Since November 2020, Baker Perkins is part of the Schenck Process Group, an international engineering company based in Germany.

==History==
The company was created by the inventors Jacob Perkins (1766–1849) and Joseph Baker, both immigrants from America.

Jacob Perkins

After moving from Massachusetts to England in 1819, Perkins son Angier March Perkins (1799–1881) founded the firm of A. M. Perkins & Co Ltd to manufacture the inventions of his father, such as a steam oven for baking bread. In 1893, the company merged with the London business Werner & Pfleiderer to form Werner, Pfleiderer & Perkins Ltd and later relocated their manufacturing from London to Westwood, Peterborough in 1904. Bowing to pressure over its German-sounding name, the company renamed to Perkins Engineers Ltd in 1914. During World War I, the company produced a range of armaments including Ricardo engines for Mark IV tanks.

Joseph Baker

Joseph Baker first established his business Joseph Baker & Sons in Ontario, Canada, where he invented and produced a combined flour scoop and sifter that proved to be successful among Victorian housewives. In the 1870s, Baker decided to test the market in England where he gained fast success. His decision helped the business grow as a supplier of machinery to bakery, biscuit, chocolate and confectionery industries and established it as a serious exporter and manufacturer of food machinery in the UK, directly competing with Perkins Engineers Ltd.

Baker Perkins

During World War I, both companies collaborated on automatic baking equipment for armies in the field and later merged to become Joseph Baker Sons & Perkins Ltd in 1918, before rebranding to Baker Perkins Ltd in 1923.

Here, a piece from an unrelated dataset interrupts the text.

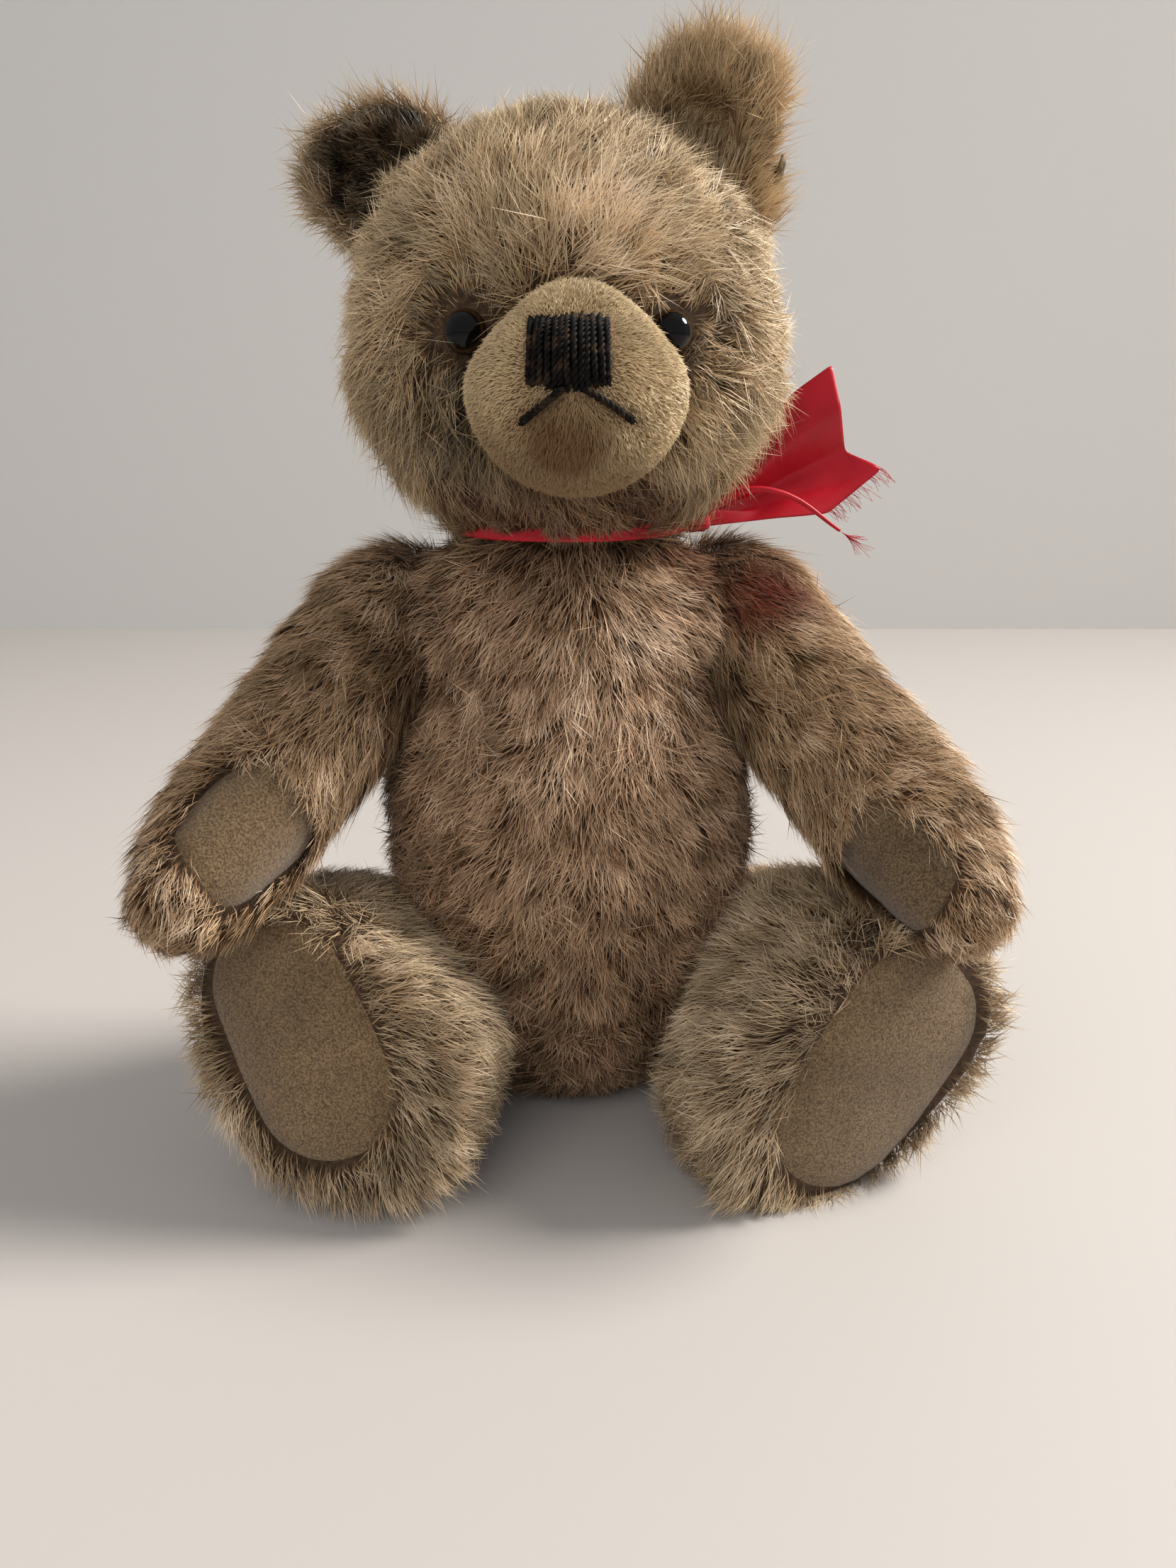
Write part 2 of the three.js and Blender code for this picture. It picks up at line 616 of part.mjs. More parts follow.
function ribbon() {
  const root = [31, 2, 141];
  const upper = panel([root, CREASE_END, [57.5, 6, 171], [35, 3, 146]]);
  const lower = panel([root, CREASE_END, [70, 5, 149.5], [58.5, 1, 141.5], [42, 2, 139.8]]);
  const roll = new THREE.CatmullRomCurve3([
    vec(29, -2, 141.5),
    vec(35, -5, 145.5),
    vec(43, -6, 147.5),
    vec(52, -6, 145),
    vec(58, -6, 140.5),
    vec(63, -6, 137),
  ]);
  const tail = new THREE.ExtrudeGeometry(roundSection(TAIL_ROLL, 6), {
    steps: 16,
    bevelEnabled: false,
    extrudePath: roll,
  });
  const knot = oval(KNOT.at, KNOT.half, { around: 12, along: 8 });
  const whole = band().add(knot).add(upper).add(lower).add(solidOf(tail));
  return piece('neck_ribbon', whole.subtract(headSwept()), satin);
}

// What the head fills as it turns either way, in the torso's frame: the ribbon stays clear of it.
function headSwept() {
  const still = headForm(-TURN_ROOM, 20, 13);
  let swept = still;
  for (let turn = TURN_STEP; turn <= HEAD_RANGE; turn += TURN_STEP) {
    swept = swept.add(still.rotate([0, 0, turn])).add(still.rotate([0, 0, -turn]));
  }
  return swept.rotate([0, 0, HEAD_TURN]).translate(NECK.at);
}

// ---- The bear -------------------------------------------------------------------------------------------------

const bear = new THREE.Group();
bear.add(
  torso(),
  head(),
  arm('arm_right', SHOULDER_RIGHT, -1, 'paw_pad_right'),
  arm('arm_left', SHOULDER_LEFT, 1, 'paw_pad_left'),
  leg('leg_right', HIP_RIGHT, -1, 'foot_pad_right'),
  leg('leg_left', HIP_LEFT, 1, 'foot_pad_left'),
  ribbon(),
);

export default bear;
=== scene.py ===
# %% [markdown]
# # A threadbare teddy bear
#
# The bear is six stuffed pieces of mohair on five disc joints, with felt pads, glass eyes, a stitched nose
# and a frayed satin ribbon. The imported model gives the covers, the joints and the sizes. This file adds
# what the eye sees: smooth stuffed skins, a pile of tens of thousands of fibres, felt, thread, glass and
# cloth.
#
# The bear faces -Y, and its own left side is +X. Everything is in metres.

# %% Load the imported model
import json
import math
import bpy
import bmesh
import numpy as np
from mathutils import Matrix, Vector
from mathutils.bvhtree import BVHTree

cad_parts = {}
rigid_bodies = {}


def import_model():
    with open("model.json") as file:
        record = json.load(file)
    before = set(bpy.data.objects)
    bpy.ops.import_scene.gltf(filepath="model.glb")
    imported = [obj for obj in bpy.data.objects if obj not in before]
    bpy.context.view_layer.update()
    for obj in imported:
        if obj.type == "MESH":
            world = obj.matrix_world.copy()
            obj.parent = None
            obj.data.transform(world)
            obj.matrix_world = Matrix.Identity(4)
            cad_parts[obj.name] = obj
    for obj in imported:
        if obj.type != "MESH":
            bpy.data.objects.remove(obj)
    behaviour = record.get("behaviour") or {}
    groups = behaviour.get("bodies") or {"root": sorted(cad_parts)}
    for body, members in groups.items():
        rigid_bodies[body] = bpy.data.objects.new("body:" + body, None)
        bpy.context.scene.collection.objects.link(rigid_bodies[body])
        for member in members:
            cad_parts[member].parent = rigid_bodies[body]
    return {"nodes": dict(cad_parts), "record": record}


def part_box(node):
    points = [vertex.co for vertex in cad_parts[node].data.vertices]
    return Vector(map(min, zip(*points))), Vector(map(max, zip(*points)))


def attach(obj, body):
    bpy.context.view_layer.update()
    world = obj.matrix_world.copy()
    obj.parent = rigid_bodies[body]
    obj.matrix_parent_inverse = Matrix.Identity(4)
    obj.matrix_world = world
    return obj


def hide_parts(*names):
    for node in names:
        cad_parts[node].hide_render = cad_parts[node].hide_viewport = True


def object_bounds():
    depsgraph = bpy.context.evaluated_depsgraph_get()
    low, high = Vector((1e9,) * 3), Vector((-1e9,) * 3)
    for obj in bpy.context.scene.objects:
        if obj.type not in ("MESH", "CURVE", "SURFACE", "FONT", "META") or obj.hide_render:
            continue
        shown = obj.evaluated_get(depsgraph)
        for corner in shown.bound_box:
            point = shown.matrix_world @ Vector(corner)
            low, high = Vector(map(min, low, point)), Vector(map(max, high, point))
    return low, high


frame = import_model()
cad_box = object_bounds()
NODES = frame["nodes"]
JOINTS = {joint["name"]: joint for joint in frame["record"]["behaviour"]["joints"]}
MM = 0.001
LOWEST = min(corner[2] for corner in cad_box)
print("nodes", len(NODES), "box", [list(corner) for corner in cad_box])

# %% [markdown]
# ## Camera
#
# A hand-held camera about 30 cm away, a little above the bear's chest and looking down at it. A wide lens
# this close makes the feet and the head large, so the distance matters as much as the direction.

# %% Camera
camera_data = bpy.data.cameras.new("camera")
camera_data.sensor_fit = "HORIZONTAL"
camera_data.sensor_width = 36
camera_data.lens = 36
camera_data.clip_start = 0.01
camera = bpy.data.objects.new("camera", camera_data)
camera.location = (0.005, -0.275, 0.161)
camera.rotation_euler = (math.radians(73), 0, 0)
bpy.context.collection.objects.link(camera)
bpy.context.scene.camera = camera
print("camera at", tuple(camera.location))


# %% [markdown]
# ## Small helpers
#
# A mesh made from arrays of points and faces, and a reader for the points of a CAD node. Every finished
# piece keeps its place in its mesh, so that its object stays at the origin.

# %% Mesh helpers
def points_of(mesh):
    """The vertices of a mesh as an array."""
    flat = np.empty(len(mesh.vertices) * 3)
    mesh.vertices.foreach_get("co", flat)
    return flat.reshape(-1, 3)


def move_points(mesh, points):
    mesh.vertices.foreach_set("co", np.asarray(points, dtype=np.float32).ravel())
    mesh.update()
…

Around the time of the merger, Baker bought a factory in Saginaw, Michigan, which became the base for manufacture of food and chemical equipment in North America.

Between the wars, the company manufactured a wide range of machinery including laundry equipment. In 1939, Baker Perkins was asked to take on production of the new twin 6-pounder coast defence gun and also made components for a wide range of other artillery pieces. Post war, Baker Perkins specialized in equipment for the food processing and printing industries.

The business had expanded to become global in its organization and sales when in 1987 the dairy and liquid food specialist, APV, acquired it to become APV Baker. During this time the company relocated from old premises near the center of Peterborough to a new purpose-built facility on the outskirts.

21st century

In 2006 Baker Perkins was acquired by private investors. Recent products include molding and forming technology around bread baking.

The business operates in two office locations, the headquarters being in Paston, Peterborough with a second office in Grand Rapids, Michigan.

Since November 2020, Baker Perkins Ltd. is part of the Schenck Process Group, an international engineering company with headquarters in Darmstadt, Germany.

==Trade Associations==
Baker Perkins is a member of trade associations and research organisations including AACC International, PMCA, BEMA and B&CMA in the US: and the Leatherhead Food International and Campden BRI in the UK.